ANTI-TAKEOVER PROVISIONS

DELAWARE LAW


    We are governed by the provisions of Section 203 of the Delaware Law. In
general, Section 203 prohibits a public Delaware corporation from engaging in a
business combination, including mergers, asset sales or other transactions
financially benefiting the stockholder, with an interested stockholder, unless
the business combination is approved in a prescribed manner. An interested
stockholder is a person who, together with affiliates and associates, has owned
within three years 15% or more of the corporation's voting stock. The statute
could have the effect of delaying, deferring or preventing a change in control
of our company.


CHARTER PROVISIONS


    Upon the completion of this offering, our certificate of incorporation will
authorize our board of directors to issue preferred stock with rights senior to
those of common stock without stockholder approval. This provision could delay
or discourage some transactions involving an actual or potential change in
control of us or our management, including transactions in which stockholders
might otherwise receive a premium for their shares over then current prices, and
may limit the ability of stockholders to remove current management or approve
transactions that stockholders may deem to be in their best interests and could
adversely affect the price of our common stock.

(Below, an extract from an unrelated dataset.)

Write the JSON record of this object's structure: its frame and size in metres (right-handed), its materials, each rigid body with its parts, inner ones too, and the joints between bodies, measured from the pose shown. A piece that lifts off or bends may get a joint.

THE NASDAQ STOCK MARKET'S NATIONAL MARKET


    We have applied to have our common stock approved for quotation on the
Nasdaq National Market under the trading symbol IPKT.

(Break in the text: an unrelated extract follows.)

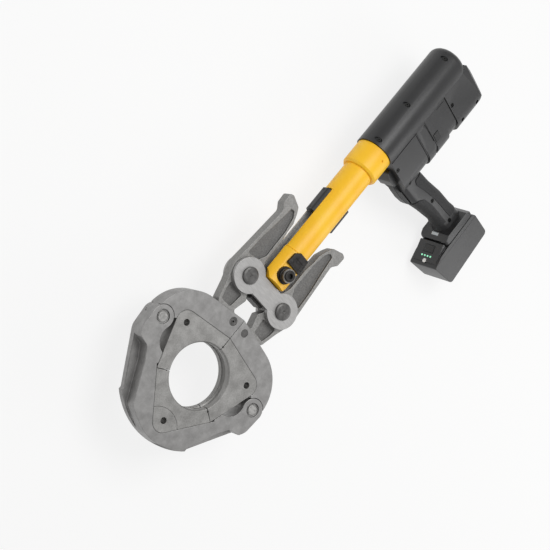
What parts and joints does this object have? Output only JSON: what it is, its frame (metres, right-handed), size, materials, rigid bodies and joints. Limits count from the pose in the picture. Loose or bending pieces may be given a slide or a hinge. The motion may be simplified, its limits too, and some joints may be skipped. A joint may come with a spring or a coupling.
{
  "type": "battery radial press tool with press ring",
  "caption": "Battery hydraulic press tool: yellow swivelling press head, press tongs and an articulated press ring for large metal fittings.",
  "frame": {"origin": "centre of the closed press bore, halfway through the ring", "axes": "+Z along the pressed pipe, to the side of the locking pin knob; +X along the tool from the ring to the rear of the drive; the handle points to -Y and a little to -Z"},
  "size_m": [0.8865, 0.4672, 0.1455],
  "materials": {
    "ring_steel": "machined",
    "shoe_steel": "machined",
    "pin_steel": "ground",
    "spring_steel": "satin",
    "jaw_steel": "forged and blasted",
    "plate_steel": "satin",
    "black_steel": "blackened",
    "yellow_paint": "gloss enamel",
    "bright_steel": "ground",
    "black_plastic": "satin",
    "housing_plastic": "fine grained",
    "soft_grip": "matt",
    "cast_aluminium": "cast",
    "motor_steel": "satin",
    "board": "solder mask",
    "light_lens": "clear",
    "contact_brass": "plain",
    "cell_wrap": "shrink film",
    "lamp_green": "lit",
    "white_plastic": "smooth"
  },
  "bodies": {
    "gun": {"housing_left": "housing_plastic", "housing_right": "housing_plastic", "housing_screws": "black_steel", "grip_cover": "soft_grip", "hydraulic_block": "cast_aluminium", "gearbox": "cast_aluminium", "motor": "motor_steel", "control_board": "board", "trigger_switch": "black_plastic", "work_light": "light_lens", "terminal_blades": "contact_brass", "swivel_spigot": "bright_steel"},
    "trigger": {"trigger": "black_plastic"},
    "reset_button": {"reset_button": "black_plastic"},
    "battery": {"battery_case": "housing_plastic", "battery_top": "housing_plastic", "battery_cells": "cell_wrap", "battery_leds": "lamp_green"},
    "battery_latch": {"battery_latch": "black_plastic"},
    "battery_button": {"battery_button": "white_plastic"},
    "head": {"press_head": "yellow_paint", "swivel_collar": "yellow_paint", "cylinder_gland": "bright_steel", "return_spring": "spring_steel", "slot_guard_left": "black_plastic", "slot_guard_right": "black_plastic", "guard_screws": "black_steel", "lock_bushing": "black_steel", "cover_plate_front": "plate_steel", "cover_plate_rear": "plate_steel", "tong_lug": "black_steel", "jaw_pin_left": "black_steel", "jaw_pin_right": "black_steel"},
    "lock": {"locking_pin": "black_steel", "lock_ring": "bright_steel"},
    "head_latch": {"head_latch": "black_steel"},
    "carriage": {"piston": "bright_steel", "roller_carrier": "bright_steel", "roller_pins": "pin_steel"},
    "roller_left": {"roller_left": "bright_steel"},
    "roller_right": {"roller_right": "bright_steel"},
    "jaw_left": {"jaw_left": "jaw_steel"},
    "jaw_right": {"jaw_right": "jaw_steel"},
    "segment_upper": {"segment_upper": "ring_steel", "cross_pin_upper": "pin_steel"},
    "segment_lower": {"segment_lower": "ring_steel", "cross_pin_lower": "pin_steel"},
    "link": {"ring_link": "ring_steel", "link_saddle": "shoe_steel", "hinge_pin_upper": "pin_steel", "hinge_pin_lower": "pin_steel", "snap_rings": "spring_steel"},
    "shoe_upper": {"shoe_upper": "shoe_steel"},
    "shoe_lower": {"shoe_lower": "shoe_steel"},
    "shoe_link": {"shoe_link": "shoe_steel"}
  },
  "joints": [
    {"name": "head_swivel", "type": "hinge", "parent": "gun", "child": "head", "pos_m": [0.5, 0, 0], "axis": [1, 0, 0], "continuous": true},
    {"name": "jaw_left_open", "type": "hinge", "parent": "head", "child": "jaw_left", "pos_m": [0.1812, 0.046, 0], "axis": [0, 0, -1], "range_deg": [0, 8], "stiffness_Nm_per_rad": 15, "springref_deg": -17.19},
    {"name": "jaw_right_open", "type": "hinge", "parent": "head", "child": "jaw_right", "pos_m": [0.1812, -0.046, 0], "axis": [0, 0, 1], "range_deg": [0, 8]},
    {"name": "segment_upper_turn", "type": "hinge", "parent": "jaw_left", "child": "segment_upper", "pos_m": [0.106, 0.0155, 0], "axis": [0, 0, 1], "range_deg": [0, 15.3]},
    {"name": "link_turn", "type": "hinge", "parent": "segment_upper", "child": "link", "pos_m": [0.0253, 0.121, 0], "axis": [0, 0, 1], "range_deg": [-7.3, 0]},
    {"name": "segment_lower_turn", "type": "hinge", "parent": "link", "child": "segment_lower", "pos_m": [0.0253, -0.121, 0], "axis": [0, 0, 1], "range_deg": [-7.3, 0]},
    {"name": "shoe_upper_slide", "type": "slide", "parent": "segment_upper", "child": "shoe_upper", "axis": [-0.5, -0.866, 0], "range_m": [0, 0.0011]},
    {"name": "shoe_lower_slide", "type": "slide", "parent": "segment_lower", "child": "shoe_lower", "axis": [-0.5, 0.866, 0], "range_m": [0, 0.0011]},
    {"name": "shoe_link_slide", "type": "slide", "parent": "link", "child": "shoe_link", "axis": [1, 0, 0], "range_m": [0, 0.0011]},
    {"name": "piston_stroke", "type": "slide", "parent": "head", "child": "carriage", "axis": [-1, 0, 0], "range_m": [0, 0.042], "stiffness_N_per_m": 800, "springref_m": -0.03, "deforming": ["return_spring"]},
    {"name": "roller_left_spin", "type": "hinge", "parent": "carriage", "child": "roller_left", "pos_m": [0.366, 0.0123, 0], "axis": [0, 0, 1], "continuous": true},
    {"name": "roller_right_spin", "type": "hinge", "parent": "carriage", "child": "roller_right", "pos_m": [0.366, -0.0123, 0], "axis": [0, 0, 1], "continuous": true},
    {"name": "lock_pull", "type": "slide", "parent": "head", "child": "lock", "axis": [0, 0, 1], "range_m": [0, 0.05]},
    {"name": "latch_slide", "type": "slide", "parent": "head", "child": "head_latch", "axis": [1, 0, 0], "range_m": [0, 0.004], "stiffness_N_per_m": 400, "springref_m": -0.004},
    {"name": "trigger_pull", "type": "slide", "parent": "gun", "child": "trigger", "axis": [1, 0, 0], "range_m": [0, 0.006], "stiffness_N_per_m": 600, "springref_m": -0.003},
    {"name": "reset_press", "type": "slide", "parent": "gun", "child": "reset_button", "axis": [0, 0.2079, -0.9781], "range_m": [0, 0.0012], "stiffness_N_per_m": 800, "springref_m": -0.001},
    {"name": "battery_pull", "type": "slide", "parent": "gun", "child": "battery", "axis": [-1, 0, 0], "range_m": [0, 0.085]},
    {"name": "battery_latch_press", "type": "slide", "parent": "battery", "child": "battery_latch", "axis": [0.3063, -0.9311, -0.1979], "range_m": [0, 0.0016], "stiffness_N_per_m": 900, "springref_m": -0.001},
    {"name": "battery_button_press", "type": "slide", "parent": "battery", "child": "battery_button", "axis": [0.3063, -0.9311, -0.1979], "range_m": [0, 0.0006], "stiffness_N_per_m": 900, "springref_m": -0.001}
  ],
  "couplings": [
    {"joint": "jaw_right_open", "follows": "jaw_left_open", "ratio": 1},
    {"joint": "segment_upper_turn", "follows": "jaw_left_open", "ratio": 1.8942},
    {"joint": "link_turn", "follows": "jaw_left_open", "ratio": -0.8942},
    {"joint": "segment_lower_turn", "follows": "jaw_left_open", "ratio": -0.8942},
    {"joint": "shoe_upper_slide", "follows": "jaw_left_open", "m_per_rad": 0.007162},
    {"joint": "shoe_lower_slide", "follows": "jaw_left_open", "m_per_rad": 0.007162},
    {"joint": "shoe_link_slide", "follows": "jaw_left_open", "m_per_rad": 0.007162}
  ]
}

TRANSFER AGENT AND REGISTRAR


    The transfer agent and registrar for our common stock is U.S. Stock Transfer
Corporation. U.S. Stock's mailing address is 1815 South Brand Boulevard,
Glendale, CA 91204, and its telephone number is (818) 502-1404.


                                       59
<PAGE>
                        SHARES ELIGIBLE FOR FUTURE SALE


    Future sales of substantial amounts of common stock in the public market
could lower prevailing market prices. As described below, substantially all
currently outstanding shares will not be available for sale immediately after
this offering. Sales of substantial amounts of our common stock in the public
market after the restrictions lapse could harm the prevailing market price and
impair our ability to raise equity capital in the future.

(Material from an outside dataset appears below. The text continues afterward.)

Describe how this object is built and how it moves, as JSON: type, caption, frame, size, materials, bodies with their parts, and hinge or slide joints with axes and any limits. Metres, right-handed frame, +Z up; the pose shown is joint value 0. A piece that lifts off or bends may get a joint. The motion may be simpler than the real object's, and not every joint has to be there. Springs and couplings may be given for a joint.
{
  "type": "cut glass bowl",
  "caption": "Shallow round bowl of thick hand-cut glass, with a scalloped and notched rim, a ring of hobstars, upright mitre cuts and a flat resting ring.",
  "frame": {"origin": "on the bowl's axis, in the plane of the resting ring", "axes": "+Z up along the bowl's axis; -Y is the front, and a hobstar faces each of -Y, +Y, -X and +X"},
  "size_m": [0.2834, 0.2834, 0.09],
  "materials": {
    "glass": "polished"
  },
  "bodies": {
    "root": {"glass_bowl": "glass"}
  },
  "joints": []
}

    Upon completion of the offering, we will have approximately 40,400,333
outstanding shares of common stock. We will also have options outstanding to
purchase approximately 6,963,163 shares of common stock, of which 838,671 are
vested and exercisable as of March 27, 2000. Of the shares then outstanding, the
6,500,000 shares to be sold in this offering, plus any shares issued upon
exercise of the underwriters' over-allotment option, will be freely tradable
without restriction under the Securities Act, unless purchased by our affiliates
as that term is defined in Rule 144 under the Securities Act. In general,
affiliates include officers, directors or greater than 10% stockholders.



    The remaining 33,900,333 shares outstanding are "restricted securities"
within the meaning of Rule 144. Restricted securities may be sold in the public
market only if registered or if they qualify for an exemption from registration
under Rules 144, 144(k) or 701 promulgated under the Securities Act, which are
summarized below. Sales of the restricted securities in the public market, or
the availability of these shares for sale, could adversely affect the market
price of the common stock.


    Our directors, officers and significant securityholders will enter into
lock-up agreements in connection with this offering generally providing that
they will not offer, sell, contract to sell or grant any option to purchase or
otherwise dispose of our common stock or any securities exercisable for or
convertible into our common stock owned by them for a period of 180 days after
the date of this prospectus without the prior written consent of Chase
Securities Inc. and Lehman Brothers. Taking into account the lock-up agreements,
and assuming Chase Securities Inc. and Lehman Brothers do not release
securityholders from these agreements, the number of shares that will be
available for sale in the public market under the provisions of Rule 144, 144(k)
and 701 will be:


    - Beginning on the effective date of this prospectus, only the shares sold
      in this offering will be immediately available for sale in the public
      market.



    - Beginning 180 days after the effective date of this prospectus,
      approximately 27,021,670 shares will be eligible for sale.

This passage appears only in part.